Numa Europa em que questões como a vaga de emigrantes, oriundos de África e do Médio Oriente, os tanques russos na Crimeia e na Ucrânia Oriental, a Nova Rota da Seda chinesa, entre outros assuntos, parecem dominar as preocupações do Conselho Europeu, se me permitem, gostaria de abordar a construção inacabada da União Bancária e os perigos que isso acarreta para uma pequena economia aberta como é o caso da nossa.

Dizia, em Março, com todo o propósito, o primeiro-ministro António Costa que a União Bancária está num estádio imperfeito, ou incompleto, em que as autoridades europeias têm o poder de ‘resolver’ os bancos (e, por ora, apenas Portugal foi a cobaia), mas ainda não constituíram “a garantia comum de depósitos e a garantia comum para os fundos de resolução nacionais”. Portanto, supervisionam, impõem resoluções, mas os custos de eventuais más decisões incidem exclusivamente sobre os países cujos bancos foram (ou poderão vir a ser) ‘resolvidos’.

Com uma União Bancária incompleta, em tempos marcados pela transição e pela mudança, há riscos à espreita e a carecer de outra atenção. É o caso das fintechs que operam livremente, a partir da internet e de apps, no mercado português.

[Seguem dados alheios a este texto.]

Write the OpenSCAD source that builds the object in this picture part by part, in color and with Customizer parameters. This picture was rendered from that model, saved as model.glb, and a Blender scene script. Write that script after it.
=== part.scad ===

Nem de propósito, uma dessas fintechs, que se gaba de conquistar entre 300 e 400 novos utilizadores portugueses diariamente, tem sido alvo de escrutínio mais atento. Fundada por dois britânicos de ascendência russa, a dita fintech está a ser investigada pelos critérios laxistas em relação ao branqueamento de capitais e por ter desactivado os mecanismos automáticos de inibição de transacções suspeitas pelos seus clientes. Esta fintech comercializa cartões, virtuais ou físicos, recarregáveis, quais ‘cheques de viagem’ modernos, e ainda permite o acesso a uma ‘bolsa’ para compra ou venda de criptomoedas. Inicialmente tratava-se apenas uma aplicação para telemóveis. Porém, para surpresa de muitos observadores, recentemente conseguiu uma licença bancária europeia atribuída pelo Banco Central Europeu.

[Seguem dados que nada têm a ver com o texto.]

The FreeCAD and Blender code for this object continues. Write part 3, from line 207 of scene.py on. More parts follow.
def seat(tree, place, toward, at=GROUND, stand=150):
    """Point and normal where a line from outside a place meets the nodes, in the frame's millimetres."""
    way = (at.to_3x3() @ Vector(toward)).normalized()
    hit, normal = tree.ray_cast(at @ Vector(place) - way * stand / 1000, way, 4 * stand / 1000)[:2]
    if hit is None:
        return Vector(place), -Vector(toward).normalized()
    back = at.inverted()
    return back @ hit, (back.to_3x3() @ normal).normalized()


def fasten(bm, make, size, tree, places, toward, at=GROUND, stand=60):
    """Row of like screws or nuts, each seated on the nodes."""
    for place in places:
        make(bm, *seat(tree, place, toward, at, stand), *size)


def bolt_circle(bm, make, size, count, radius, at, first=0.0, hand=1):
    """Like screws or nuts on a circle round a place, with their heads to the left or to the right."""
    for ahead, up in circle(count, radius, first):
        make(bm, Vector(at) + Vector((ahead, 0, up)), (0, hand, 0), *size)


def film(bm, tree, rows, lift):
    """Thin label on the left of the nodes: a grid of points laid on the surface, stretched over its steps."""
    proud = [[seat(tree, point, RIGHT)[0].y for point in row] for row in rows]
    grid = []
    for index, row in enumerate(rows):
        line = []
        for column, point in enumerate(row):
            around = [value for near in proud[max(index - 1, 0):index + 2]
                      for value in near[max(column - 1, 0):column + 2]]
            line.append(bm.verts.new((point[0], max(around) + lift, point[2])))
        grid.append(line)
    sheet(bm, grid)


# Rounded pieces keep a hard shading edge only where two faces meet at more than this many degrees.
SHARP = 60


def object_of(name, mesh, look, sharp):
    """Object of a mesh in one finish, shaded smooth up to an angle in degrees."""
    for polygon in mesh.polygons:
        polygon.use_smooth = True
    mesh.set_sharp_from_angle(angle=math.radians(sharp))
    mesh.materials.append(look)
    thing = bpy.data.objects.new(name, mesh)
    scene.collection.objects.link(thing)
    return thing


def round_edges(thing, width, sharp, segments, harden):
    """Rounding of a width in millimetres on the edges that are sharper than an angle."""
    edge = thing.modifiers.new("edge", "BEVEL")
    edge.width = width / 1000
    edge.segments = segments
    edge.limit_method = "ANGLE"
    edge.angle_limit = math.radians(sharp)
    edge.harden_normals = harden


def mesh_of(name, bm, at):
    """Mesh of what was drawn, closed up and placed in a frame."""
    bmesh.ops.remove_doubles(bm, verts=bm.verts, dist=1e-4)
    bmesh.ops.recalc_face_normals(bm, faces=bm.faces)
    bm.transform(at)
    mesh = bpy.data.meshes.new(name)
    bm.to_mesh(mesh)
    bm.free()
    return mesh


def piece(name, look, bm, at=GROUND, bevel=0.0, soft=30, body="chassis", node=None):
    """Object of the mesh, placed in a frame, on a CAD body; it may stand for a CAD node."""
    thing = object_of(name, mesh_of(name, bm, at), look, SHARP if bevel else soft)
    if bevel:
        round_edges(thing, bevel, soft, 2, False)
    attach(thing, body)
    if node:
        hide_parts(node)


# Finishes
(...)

De acordo com as referidas investigações, o responsável máximo alterou os sistemas informáticos, de forma a que aquilo que é a norma nos bancos de retalho não o fosse nesta fintech: a inibição de transacções e transferências sempre que alguma pessoa física, ou empresarial, conste das listas de suspeitos dos organismos internacionais de combate ao branqueamento de capitais, de financiamento ao terrorismo ou ao crime organizado. Coisa pouca, como se percebe facilmente.

Sem surpresas, nestes últimos três anos, a fintech em questão viu sair dois administradores responsáveis pelo risco, dois directores com responsabilidades de prevenção de branqueamento de capitais, um responsável pelo sistema de controlo do cumprimento (compliance) e um administrador financeiro, entre outros.

Uma autêntica ‘revolução’, esta União Bancária, imperfeita, que permite a concorrência desleal e ignora as mais elementares regras de bom senso. Uma União Bancária que impõe custos de cumprimento aos bancos de retalho, mas deixa que fintechs, sem modelo de negócio perceptível, sem presença física, possivelmente sem pagarem impostos nos mercados onde têm clientes, operem no espaço europeu de forma despreocupada em relação às regras e aos sistemas de controlo…

O autor escreve de acordo com a antiga ortografia.